5. Severan Bridge, Turkey
At nearly 400 feet in length, the Severan Bridge in southeastern Turkey is considered one of the longest surviving Roman bridges. Not only that, but the Severan Bridge worked as an active bridge from the time it was completed in 200 CE until 1997, when it was converted into a tourist trap. In other words, this bridge accommodated not only foot traffic but vehicular traffic for almost a century after it was already more than 1500 years old.
6. Anji Bridge, China
The Anji Bridge was first opened in 605 CE after ten years of construction, making it the oldest working bridge in China. Anji is also the oldest example of an open-spandrel segmental arch bridge. What is perhaps most interesting is that bridge’s architect, a cocky gentleman by the name of Li Chun, was so confident in his design that he put it right in the name. Anji Bridge literally translates to “safe crossing bridge”.
7. The Keshwa Chaca, Peru
If you’re looking for a case wherein a civilization made an incredible amount from impossibly scant resources, then the Incan Empire is your guy. In their stomping ground high in the Andes, pretty much the only thing that grows is a fibrous species of tall grass. The ingenious Inca, however, managed to create some impressive ancient products. One of their most impressive achievements, however, were there grass bridges. While most are gone today, the keshwa chaca near Huinchiri, Peru is still holding strong thanks to annual communal rebuilding efforts. The 500-year-old bridge (at least) spans a 90-foot expanse across a steep gorge.

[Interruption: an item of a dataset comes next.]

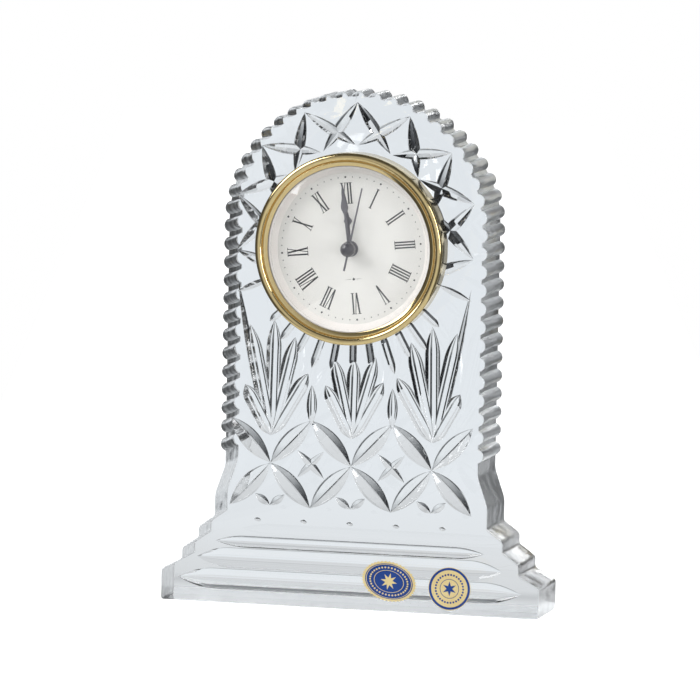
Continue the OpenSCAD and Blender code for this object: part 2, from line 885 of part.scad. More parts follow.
module minute_wheel() {
    hole = arbor_radius + running_gap;
    color([0.9, 0.9, 0.88])
    in_clock()
    translate([minute_at[0], minute_at[1], 0]) {
        gear(minute_teeth, cannon_module, minute_angle, cannon_z, wheel_thickness, hole);
        gear(minute_pinion, hour_module, minute_angle + 180, cannon_z + wheel_thickness,
            hour_wheel_z + pinion_thickness - cannon_z - wheel_thickness, hole);
    }
}

module hour_wheel() {
    color([0.85, 0.85, 0.82])
    in_clock() {
        gear(hour_teeth, hour_module, minute_angle + 180 / hour_teeth, hour_wheel_z, wheel_thickness, pipe_bore);
        ring(pipe_radius, pipe_bore, hour_wheel_z, hour_hand_z + hand_thickness);
    }
}

module setting_shaft() {
    color([0.9, 0.9, 0.88])
    in_clock()
    translate([setting_at[0], setting_at[1], 0]) {
        gear(setting_teeth, cannon_module, minute_angle + 180 + 180 / setting_teeth, cannon_z, wheel_thickness, 0.1);
        disc(cannon_radius, cup_back - knob_gap, cannon_z);
    }
}

// Ribbed knob behind the case
module setting_knob() {
    color([0.15, 0.15, 0.16])
    in_clock()
    translate([setting_at[0], setting_at[1], cup_back - knob_gap - knob_height])
    linear_extrude(height = knob_height)
    polygon([for (i = [0 : 47]) polar(knob_diameter / 2 - (i % 2) * 0.3, 7.5 * i)]);
}

module button_cell() {
    color([0.78, 0.79, 0.8])
    in_clock()
    translate([cell_at[0], cell_at[1], 0]) {
        disc(cell_diameter / 2, cell_back, cell_front - 0.6);
        disc(cell_diameter / 2 - 0.9, cell_back, cell_front);
    }
}

module cell_contact_minus() {
    color([0.85, 0.75, 0.45])
    in_clock()
    translate([cell_at[0], cell_at[1], 0])
    disc(3.6, cell_front, cell_front + contact_thickness);
}

// Strap that stands beside the cell, from the board's level to the bridge
module cell_contact_plus() {
    color([0.85, 0.75, 0.45])
    in_clock()
    translate([cell_at[0], cell_at[1], 0])
    intersection() {
        ring(cell_hole - 0.05, cell_diameter / 2, cell_back + 0.4, bridge_front);
        rotate([0, 0, 100])
        translate([0, -3, cell_back - 1])
        cube([cell_diameter, 6, cell_thickness + 4]);
    }
}

// Coin-slot cap with a plug that fits the case's opening
module battery_hatch() {
    color([0.2, 0.2, 0.21])
    in_clock()
    translate([cell_at[0], cell_at[1], 0])
    difference() {
        union() {
            disc(hatch_diameter / 2, cup_back - hatch_rim, cup_back);
            disc(hatch_plug, cup_back, cup_floor);
        }
        translate([-hatch_diameter / 3, -0.8, cup_back - hatch_rim - 1])
        cube([2 * hatch_diameter / 3, 1.6, 1.6]);
    }
}

// Hands, pointing up the dial before their turn at rest

minute_rest = 2;
second_rest = -17.5;

// A hand with a round boss, a straight stem and a leaf near its end
module leaf_hand(length, leaf_from, leaf_wide, leaf_width, boss, hole, z, turn) {
    rotate([0, 0, turn])
    difference() {
        translate([0, 0, z])
        linear_extrude(height = hand_thickness) {
            circle(r = boss);
            polygon([
                [stem_width / 2, 0],
                [stem_width / 2, leaf_from],
                [leaf_width / 2, leaf_wide],
                [leaf_width / 6, (leaf_wide + length) / 2],
                [0, length],
                [-leaf_width / 6, (leaf_wide + length) / 2],
                [-leaf_width / 2, leaf_wide],
                [-stem_width / 2, leaf_from],
                [-stem_width / 2, 0]
            ]);
        }
        disc(hole, z - 1, z + 2);
    }
}

module hour_hand() {
    color([0.3, 0.29, 0.31])
    in_clock()
    leaf_hand(hour_hand_length, 8.4, 9.9, 3, hand_boss, pipe_radius, hour_hand_z, 0);
}

module minute_hand() {
    color([0.3, 0.29, 0.31])
    in_clock()
    leaf_hand(minute_hand_length, 12.4, 15, 2.5, 2.2, cannon_radius, minute_hand_z, minute_rest);
}

module second_hand() {
    color([0.3, 0.29, 0.31])
    in_clock()
    rotate([0, 0, second_rest])
    difference() {
        translate([0, 0, second_hand_z])
        linear_extrude(height = hand_thickness) {
            circle(r = 1.4);
            translate([-0.3, -second_hand_tail])
            square([0.6, second_hand_tail + second_hand_length]);
        }
        disc(arbor_radius, second_hand_z - 1, second_hand_z + 2);
    }
}

// Ball cap, cut flat where it sits on the second hand
module hand_cap() {
    color([0.22, 0.21, 0.23])
    in_clock()
    intersection() {
        translate([0, 0, cap_z + 1])
        sphere(r = cap_diameter / 2);
        disc(cap_diameter, cap_z, cap_z + cap_diameter);
    }
}

crystal_body();
oval_label();
round_label();
bezel();
lens();
dial_ring();
dial();
lock_ring();
case_cup();
grip_gasket();
mainplate();
train_bridge();
bridge_screws();
circuit_board();
ic_chip();
quartz_can();
stator();
coil_core();
coil_winding();
rotor_magnet();
rotor_pinion();
fifth_wheel();
seconds_wheel();
third_wheel();
centre_wheel();
cannon_pinion();
minute_wheel();
hour_wheel();
setting_shaft();
setting_knob();
button_cell();
cell_contact_minus();
cell_contact_plus();
battery_hatch();
hour_hand();
minute_hand();
second_hand();
hand_cap();
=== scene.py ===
import bpy
import numpy as np
from mathutils import Matrix


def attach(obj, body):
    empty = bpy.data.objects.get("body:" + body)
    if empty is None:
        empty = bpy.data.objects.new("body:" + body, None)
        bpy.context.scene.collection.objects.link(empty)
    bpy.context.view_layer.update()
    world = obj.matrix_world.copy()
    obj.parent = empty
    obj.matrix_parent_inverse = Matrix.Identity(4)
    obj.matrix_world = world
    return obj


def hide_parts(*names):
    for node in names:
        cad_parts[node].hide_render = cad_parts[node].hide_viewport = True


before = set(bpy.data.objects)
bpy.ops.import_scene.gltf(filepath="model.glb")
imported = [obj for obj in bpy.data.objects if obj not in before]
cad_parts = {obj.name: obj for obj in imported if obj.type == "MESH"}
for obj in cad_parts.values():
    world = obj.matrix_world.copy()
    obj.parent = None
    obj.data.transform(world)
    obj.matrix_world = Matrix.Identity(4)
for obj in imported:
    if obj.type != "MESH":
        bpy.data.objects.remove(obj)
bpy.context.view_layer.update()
deg = np.pi / 180

# The camera looks a little down on the clock from its right, through a long lens, so the right
# side of the crystal and the tops of its steps show.
camera = bpy.data.objects.new("camera", bpy.data.cameras.new("camera"))
bpy.context.scene.collection.objects.link(camera)
camera.data.lens = 379.0
camera.data.sensor_width = 36
camera.data.clip_end = 20
camera.location = (0.65056, -2.56944, 0.38356)
turn, tilt, roll = 14.307 * deg, 6.261 * deg, 1.086 * deg
ahead = np.array([-np.sin(turn) * np.cos(tilt), np.cos(turn) * np.cos(tilt), -np.sin(tilt)])
level = np.array([np.cos(turn), np.sin(turn), 0])
lift = np.cross(level, ahead)
rightward = np.cos(roll) * level + np.sin(roll) * lift
upward = np.cos(roll) * lift - np.sin(roll) * level
camera.rotation_euler = Matrix(np.stack([rightward, upward, -ahead], 1).tolist()).to_euler()
bpy.context.scene.camera = camera
bpy.context.scene.view_settings.view_transform = "Standard"

# The studio: a pale table, a bright backdrop behind the clock and a dim room round it, which is how
# cut glass is lit, because the room's darkness draws the edges of the cuts. A softbox stands high on
# the left and a strip light on the right.


def linear(hexcode):
    """The linear colour of an sRGB hex code: c / 12.92 below 0.04045, else ((c + 0.055) / 1.055) ** 2.4."""
    c = np.array([int(hexcode[i:i + 2], 16) / 255 for i in (0, 2, 4)])
    return (*np.where(c <= 0.04045, c / 12.92, ((c + 0.055) / 1.055) ** 2.4), 1.0)


def add(tree, kind, settings=None, stops=(), **sockets):
    """Adds one shader node. settings are its own properties, and stops fill its colour ramp, as rows of
    (place, hex code). Each socket takes a value, another node's output, or a node for its first output. A
    socket's name has its spaces written as underscores, and a number after i_ picks a socket by its place."""
    node = tree.nodes.new("ShaderNode" + kind)
    for key, value in (settings or {}).items():
        setattr(node, key, value)
    for k, (place, shade) in enumerate(stops):
        row = node.color_ramp.elements
        stop = row[k] if k < 2 else row.new(place)
        stop.position, stop.color = place, linear(shade)
    for key, value in sockets.items():
        socket = node.inputs[int(key[2:])] if key[:2] == "i_" else node.inputs[key.replace("_", " ")]
        if isinstance(value, bpy.types.Node):
            value = value.outputs[0]
        if isinstance(value, bpy.types.NodeSocket):
            tree.links.new(value, socket)
        else:
            socket.default_value = value
    return node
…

8. The Bridge of Sighs, Yemen
Also known as Shahara Bridge, this intimidating stone bridge spans a 650-foot-deep canyon between two mountaintops in Yemen, Jabal al Emir and Jabal al Faish. The original purpose of the bridge was to connect the town of Shahara with a neighboring village without having to descend and climb down a mountain twice. It was also intended as a means of defense, since it’s supposedly easily destroyed at a moment’s notice. You know, just in case the Turks get feisty.
9. Ponte Di Rialto, Italy
When the government first solicited designers for the Ponte di Rialto in 1551, it was considered a pretty big deal. One of only four crossings of the Grand Canal, the bridge would expedite traffic to the city’s important Rialto Market. As a result, some big names offered to design the bridge. Premier Italian architect Andrea Palladio applied, as did iconic painter Michaelangelo. The job eventually went to Antonio da Ponte, a man whose previous contribution to Italian architecture was a Palace that burned down. Fortunately, he put some great effort into this stone bridge which was eventually completed in 1591 and stands to this day.
10. Ponte Vecchio, Italy
The current iteration of the Ponte Vecchio, Florence’s oldest bridge, is the third version built since it was originally crafted in 996 CE. Over the course of the next millennium, the bridge was washed away by flood waters twice: once in 1117 and again in 1333. The one built in 1345 is the one that people still walk across today, which means that even if the Ponte Vecchio isn’t the original, it’s still more than 600 years old.
11. Tarr Steps
A medieval clapper bridge whose origins have been hotly debated, the Tarr Steps were supposedly constructed in one of three scenarios. First, it was built during the Bronze Age by semi-humans who hefted the 2-ton slabs across the water. Second, it was built in the medieval 1400s. Or, third, and easily the one that I most want to be true, the Devil built the Tarr Steps because he wanted a place to catch some sun. Whatever the origins of the Tarr Steps, they’re at least 600 years old and a feat of ancient engineering.